Com todos estes recuos já não me reconheço. Estou farto de pensar com quem é que eu aprendi toda esta ‘recuação’, de um momento para o outro, quase sem dar por isso. É verdade que tenho ouvido muita gente importante com a marcha atrás permanentemente metida, como se as suas bombas (máquinas) já não tivessem outras mudanças, nomeadamente, a primeira e a segunda, no mínimo.    

É verdade que tenho ouvido recuos por todo o lado, como se o país todo já tivesse desistido de dar uns passinhos em frente, mesmo titubeantes, como qualquer criança que está a aprender a andar. Mas, mesmo esta, aprende mais depressa a andar para a frente que a andar para trás, pois ao tentar recuar, cai de cu.

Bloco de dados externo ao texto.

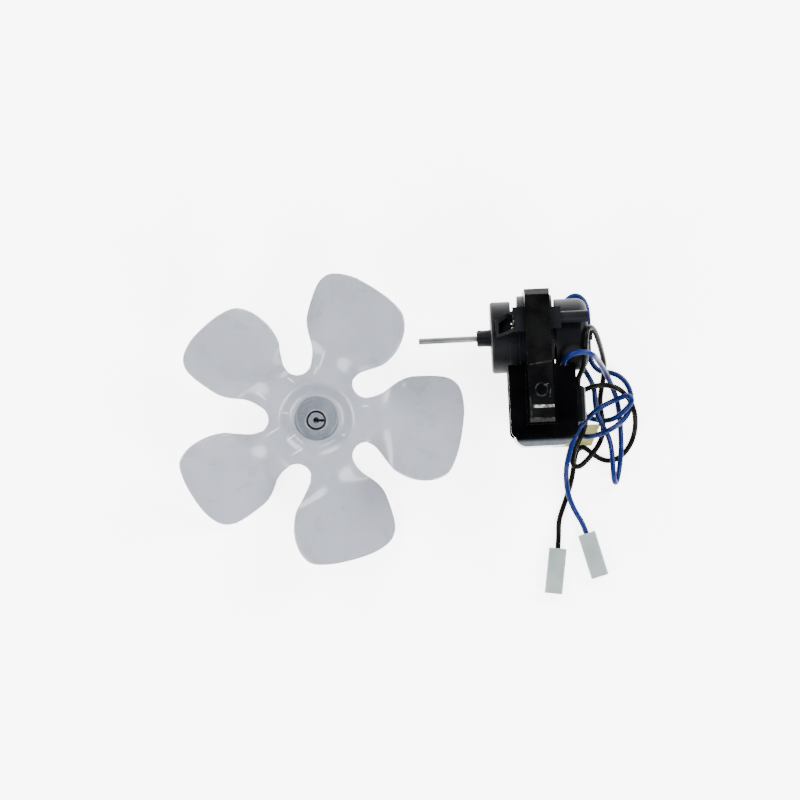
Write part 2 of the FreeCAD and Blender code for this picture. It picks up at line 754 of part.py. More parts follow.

Não queria ver o país nessa situação.  

Depois apareceram aqueles alaridos todos que levaram, não sei quantos, a ir de recuo de Guimarães até ao Porto, coisa que me impressionou à brava, pelo espectáculo que veio a resultar em outro recuo inesperado e, pelos vistos, muito digno, desses tais não sei quantos, se sentirem na obrigação de ir de recuo do Porto a Guimarães, para lhes pagar o tributo de ‘recuantes’ sérios.

No campo da política estes solavancos de Passos para cá, Passos para acolá, trava agora, recua depois, avança, não avança, o fala não fala do bom amigo, as bocas dos compadres e comadres, tudo isso são ingredientes que contribuem para este meu estado de recuo eminente, que me leva a já não confiar sequer nos resultados da bola nem da política.

Só estou para ver se o José também recua. Pensei maduramente no assunto. Também aqui, o meu pensamento já deu sinais de recuo, porque ainda vai haver muitos mais recuos.